WHAT YOU SHOULD DO - Quote only the lines from the top of the listing below down to and including the line with "coat = paint.mix(side_shade * 0.78, coat, shaded)".
___ SUPPLIED MATERIAL ___
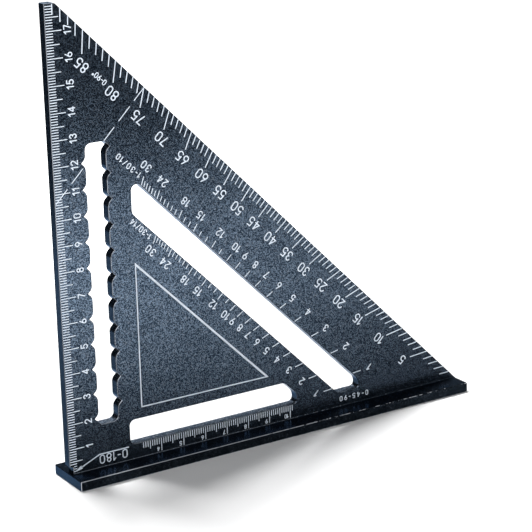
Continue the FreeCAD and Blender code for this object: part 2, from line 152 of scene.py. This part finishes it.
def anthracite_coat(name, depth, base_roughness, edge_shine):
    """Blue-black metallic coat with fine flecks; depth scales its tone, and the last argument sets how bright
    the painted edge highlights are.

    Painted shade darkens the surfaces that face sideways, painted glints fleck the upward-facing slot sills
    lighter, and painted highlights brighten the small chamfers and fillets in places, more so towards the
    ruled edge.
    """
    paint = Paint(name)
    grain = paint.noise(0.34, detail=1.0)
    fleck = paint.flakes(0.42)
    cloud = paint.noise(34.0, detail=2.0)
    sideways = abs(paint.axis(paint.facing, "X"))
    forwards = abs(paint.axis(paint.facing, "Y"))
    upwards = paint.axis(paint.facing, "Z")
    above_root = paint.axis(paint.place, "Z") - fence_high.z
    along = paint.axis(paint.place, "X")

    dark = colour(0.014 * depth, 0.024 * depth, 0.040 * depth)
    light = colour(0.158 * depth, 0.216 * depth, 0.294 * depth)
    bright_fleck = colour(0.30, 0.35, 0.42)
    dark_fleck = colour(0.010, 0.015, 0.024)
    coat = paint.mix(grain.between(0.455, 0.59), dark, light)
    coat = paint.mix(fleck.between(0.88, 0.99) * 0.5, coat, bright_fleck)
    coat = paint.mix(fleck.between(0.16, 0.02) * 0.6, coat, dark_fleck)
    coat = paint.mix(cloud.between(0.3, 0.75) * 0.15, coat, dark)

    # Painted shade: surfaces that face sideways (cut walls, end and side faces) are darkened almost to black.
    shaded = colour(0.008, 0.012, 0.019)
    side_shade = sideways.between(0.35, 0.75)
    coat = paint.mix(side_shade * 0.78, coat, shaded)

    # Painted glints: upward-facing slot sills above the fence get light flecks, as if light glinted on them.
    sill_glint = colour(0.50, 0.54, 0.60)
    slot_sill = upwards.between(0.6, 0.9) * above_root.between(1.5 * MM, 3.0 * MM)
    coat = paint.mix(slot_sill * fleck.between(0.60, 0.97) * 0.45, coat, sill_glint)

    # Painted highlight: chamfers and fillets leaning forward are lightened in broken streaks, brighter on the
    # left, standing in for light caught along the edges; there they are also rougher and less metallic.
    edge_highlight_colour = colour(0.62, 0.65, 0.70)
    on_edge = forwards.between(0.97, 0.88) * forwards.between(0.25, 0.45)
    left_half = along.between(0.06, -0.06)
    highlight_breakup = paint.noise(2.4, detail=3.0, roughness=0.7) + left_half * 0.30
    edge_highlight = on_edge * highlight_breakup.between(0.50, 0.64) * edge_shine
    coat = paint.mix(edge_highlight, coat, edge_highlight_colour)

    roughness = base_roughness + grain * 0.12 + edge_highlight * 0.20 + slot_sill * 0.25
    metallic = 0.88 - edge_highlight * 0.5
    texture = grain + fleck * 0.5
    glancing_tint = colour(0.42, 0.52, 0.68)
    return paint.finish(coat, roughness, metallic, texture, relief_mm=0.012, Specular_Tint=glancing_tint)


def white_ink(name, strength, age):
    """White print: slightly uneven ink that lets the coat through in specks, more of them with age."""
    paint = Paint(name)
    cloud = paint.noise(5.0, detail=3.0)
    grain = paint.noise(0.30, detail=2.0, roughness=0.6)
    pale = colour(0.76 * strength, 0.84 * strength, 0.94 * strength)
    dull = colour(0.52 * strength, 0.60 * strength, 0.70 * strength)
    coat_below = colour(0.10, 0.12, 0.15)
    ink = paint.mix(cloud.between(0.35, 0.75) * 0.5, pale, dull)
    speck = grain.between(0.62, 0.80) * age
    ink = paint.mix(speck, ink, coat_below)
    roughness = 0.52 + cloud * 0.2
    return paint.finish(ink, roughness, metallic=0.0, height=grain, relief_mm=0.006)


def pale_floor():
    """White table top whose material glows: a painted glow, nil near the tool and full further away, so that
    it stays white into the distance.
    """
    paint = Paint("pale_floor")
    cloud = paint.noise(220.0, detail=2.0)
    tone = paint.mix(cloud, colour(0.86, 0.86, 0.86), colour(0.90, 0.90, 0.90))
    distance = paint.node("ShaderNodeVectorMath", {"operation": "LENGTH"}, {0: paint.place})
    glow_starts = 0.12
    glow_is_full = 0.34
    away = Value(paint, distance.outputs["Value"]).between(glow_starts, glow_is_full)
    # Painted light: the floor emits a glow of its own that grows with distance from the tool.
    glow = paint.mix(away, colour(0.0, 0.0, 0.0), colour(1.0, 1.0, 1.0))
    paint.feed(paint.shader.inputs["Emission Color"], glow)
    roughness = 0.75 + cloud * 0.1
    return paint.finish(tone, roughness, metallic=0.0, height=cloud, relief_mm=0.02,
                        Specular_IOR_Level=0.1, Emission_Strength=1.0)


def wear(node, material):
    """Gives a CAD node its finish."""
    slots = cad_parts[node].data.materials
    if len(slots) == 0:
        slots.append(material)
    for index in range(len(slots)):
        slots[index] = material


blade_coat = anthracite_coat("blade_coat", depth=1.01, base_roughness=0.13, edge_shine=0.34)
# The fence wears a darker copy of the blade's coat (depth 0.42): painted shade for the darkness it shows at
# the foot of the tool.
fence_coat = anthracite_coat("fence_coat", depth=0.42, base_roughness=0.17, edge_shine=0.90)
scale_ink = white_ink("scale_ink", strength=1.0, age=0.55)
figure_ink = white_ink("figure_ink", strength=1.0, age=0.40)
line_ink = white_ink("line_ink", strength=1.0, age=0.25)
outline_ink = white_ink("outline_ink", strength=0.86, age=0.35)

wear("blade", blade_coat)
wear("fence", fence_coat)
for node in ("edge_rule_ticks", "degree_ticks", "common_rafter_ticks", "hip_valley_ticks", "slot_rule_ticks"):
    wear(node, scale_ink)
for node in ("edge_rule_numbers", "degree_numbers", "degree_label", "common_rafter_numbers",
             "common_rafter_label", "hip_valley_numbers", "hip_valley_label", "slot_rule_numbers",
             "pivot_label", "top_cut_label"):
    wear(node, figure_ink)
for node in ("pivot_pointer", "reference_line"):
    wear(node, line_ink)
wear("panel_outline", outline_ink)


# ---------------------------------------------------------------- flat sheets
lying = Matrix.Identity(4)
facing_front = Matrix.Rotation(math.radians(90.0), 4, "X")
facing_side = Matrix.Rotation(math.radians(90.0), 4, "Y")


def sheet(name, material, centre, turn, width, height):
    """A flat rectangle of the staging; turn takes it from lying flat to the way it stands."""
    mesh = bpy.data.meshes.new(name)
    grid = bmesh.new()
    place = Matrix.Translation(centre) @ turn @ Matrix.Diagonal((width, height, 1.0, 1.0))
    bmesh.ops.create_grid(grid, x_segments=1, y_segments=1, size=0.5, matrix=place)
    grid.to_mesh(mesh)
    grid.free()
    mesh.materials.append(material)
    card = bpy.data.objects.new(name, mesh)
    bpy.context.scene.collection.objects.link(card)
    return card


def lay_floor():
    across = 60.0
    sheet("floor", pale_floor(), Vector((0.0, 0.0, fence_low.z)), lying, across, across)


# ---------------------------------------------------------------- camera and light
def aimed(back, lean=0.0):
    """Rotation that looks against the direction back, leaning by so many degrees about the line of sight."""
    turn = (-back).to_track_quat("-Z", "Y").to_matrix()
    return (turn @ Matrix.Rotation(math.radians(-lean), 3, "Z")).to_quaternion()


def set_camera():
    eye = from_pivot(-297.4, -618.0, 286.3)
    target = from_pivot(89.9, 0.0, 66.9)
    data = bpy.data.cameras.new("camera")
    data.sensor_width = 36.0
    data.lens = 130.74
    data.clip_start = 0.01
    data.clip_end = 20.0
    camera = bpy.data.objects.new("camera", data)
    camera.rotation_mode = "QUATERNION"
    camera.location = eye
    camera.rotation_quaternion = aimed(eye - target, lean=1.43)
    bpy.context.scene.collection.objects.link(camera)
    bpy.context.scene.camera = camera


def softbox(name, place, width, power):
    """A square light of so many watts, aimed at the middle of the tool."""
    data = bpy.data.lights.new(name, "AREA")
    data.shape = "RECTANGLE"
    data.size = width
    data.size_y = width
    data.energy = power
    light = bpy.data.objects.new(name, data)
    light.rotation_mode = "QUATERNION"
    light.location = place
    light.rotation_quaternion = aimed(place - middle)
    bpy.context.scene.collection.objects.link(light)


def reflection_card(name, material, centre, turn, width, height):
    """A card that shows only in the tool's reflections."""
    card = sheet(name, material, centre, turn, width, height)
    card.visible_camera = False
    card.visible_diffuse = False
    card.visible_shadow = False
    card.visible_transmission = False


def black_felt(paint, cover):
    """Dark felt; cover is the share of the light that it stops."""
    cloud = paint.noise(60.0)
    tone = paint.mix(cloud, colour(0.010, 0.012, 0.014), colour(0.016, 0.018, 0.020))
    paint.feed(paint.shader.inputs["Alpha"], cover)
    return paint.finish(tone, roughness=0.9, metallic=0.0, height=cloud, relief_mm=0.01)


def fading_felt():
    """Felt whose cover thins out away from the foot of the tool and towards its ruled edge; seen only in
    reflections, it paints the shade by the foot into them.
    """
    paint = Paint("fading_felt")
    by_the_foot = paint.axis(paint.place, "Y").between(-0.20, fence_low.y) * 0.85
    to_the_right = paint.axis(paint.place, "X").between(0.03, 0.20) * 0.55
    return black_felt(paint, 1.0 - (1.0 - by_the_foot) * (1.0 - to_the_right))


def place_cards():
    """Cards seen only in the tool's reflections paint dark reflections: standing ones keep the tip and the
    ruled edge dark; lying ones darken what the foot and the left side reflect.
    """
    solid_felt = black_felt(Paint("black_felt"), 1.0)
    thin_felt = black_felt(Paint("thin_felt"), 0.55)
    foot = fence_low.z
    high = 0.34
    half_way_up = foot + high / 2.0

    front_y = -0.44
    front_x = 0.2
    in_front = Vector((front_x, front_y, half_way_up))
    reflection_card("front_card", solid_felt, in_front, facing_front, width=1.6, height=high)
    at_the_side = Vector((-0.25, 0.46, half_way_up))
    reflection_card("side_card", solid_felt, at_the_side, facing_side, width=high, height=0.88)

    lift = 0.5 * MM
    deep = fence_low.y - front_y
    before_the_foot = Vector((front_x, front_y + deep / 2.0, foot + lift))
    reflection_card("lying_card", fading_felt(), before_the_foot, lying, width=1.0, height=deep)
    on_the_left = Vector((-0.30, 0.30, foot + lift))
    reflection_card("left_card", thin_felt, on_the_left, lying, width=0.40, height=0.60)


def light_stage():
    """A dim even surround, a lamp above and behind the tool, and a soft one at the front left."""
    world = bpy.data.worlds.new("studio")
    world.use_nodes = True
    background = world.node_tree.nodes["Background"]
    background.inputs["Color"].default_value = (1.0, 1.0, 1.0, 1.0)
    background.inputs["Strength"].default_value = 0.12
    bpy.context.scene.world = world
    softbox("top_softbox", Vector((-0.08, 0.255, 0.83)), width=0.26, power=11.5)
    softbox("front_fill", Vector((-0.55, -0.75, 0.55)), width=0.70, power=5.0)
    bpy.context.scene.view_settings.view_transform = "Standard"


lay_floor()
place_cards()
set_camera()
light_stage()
___
CORRECT OUTPUT -
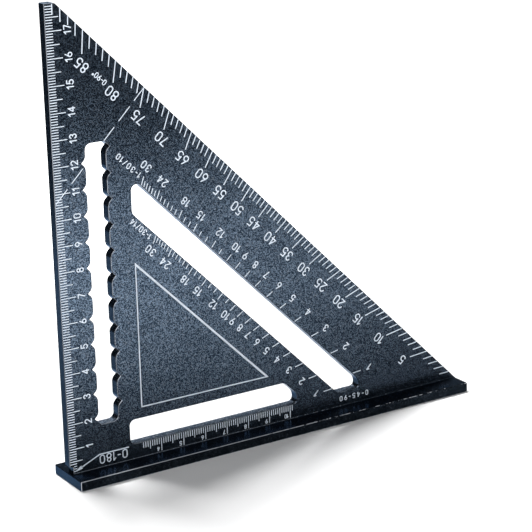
Continue the FreeCAD and Blender code for this object: part 2, from line 152 of scene.py. This part finishes it.
def anthracite_coat(name, depth, base_roughness, edge_shine):
    """Blue-black metallic coat with fine flecks; depth scales its tone, and the last argument sets how bright
    the painted edge highlights are.

    Painted shade darkens the surfaces that face sideways, painted glints fleck the upward-facing slot sills
    lighter, and painted highlights brighten the small chamfers and fillets in places, more so towards the
    ruled edge.
    """
    paint = Paint(name)
    grain = paint.noise(0.34, detail=1.0)
    fleck = paint.flakes(0.42)
    cloud = paint.noise(34.0, detail=2.0)
    sideways = abs(paint.axis(paint.facing, "X"))
    forwards = abs(paint.axis(paint.facing, "Y"))
    upwards = paint.axis(paint.facing, "Z")
    above_root = paint.axis(paint.place, "Z") - fence_high.z
    along = paint.axis(paint.place, "X")

    dark = colour(0.014 * depth, 0.024 * depth, 0.040 * depth)
    light = colour(0.158 * depth, 0.216 * depth, 0.294 * depth)
    bright_fleck = colour(0.30, 0.35, 0.42)
    dark_fleck = colour(0.010, 0.015, 0.024)
    coat = paint.mix(grain.between(0.455, 0.59), dark, light)
    coat = paint.mix(fleck.between(0.88, 0.99) * 0.5, coat, bright_fleck)
    coat = paint.mix(fleck.between(0.16, 0.02) * 0.6, coat, dark_fleck)
    coat = paint.mix(cloud.between(0.3, 0.75) * 0.15, coat, dark)

    # Painted shade: surfaces that face sideways (cut walls, end and side faces) are darkened almost to black.
    shaded = colour(0.008, 0.012, 0.019)
    side_shade = sideways.between(0.35, 0.75)
    coat = paint.mix(side_shade * 0.78, coat, shaded)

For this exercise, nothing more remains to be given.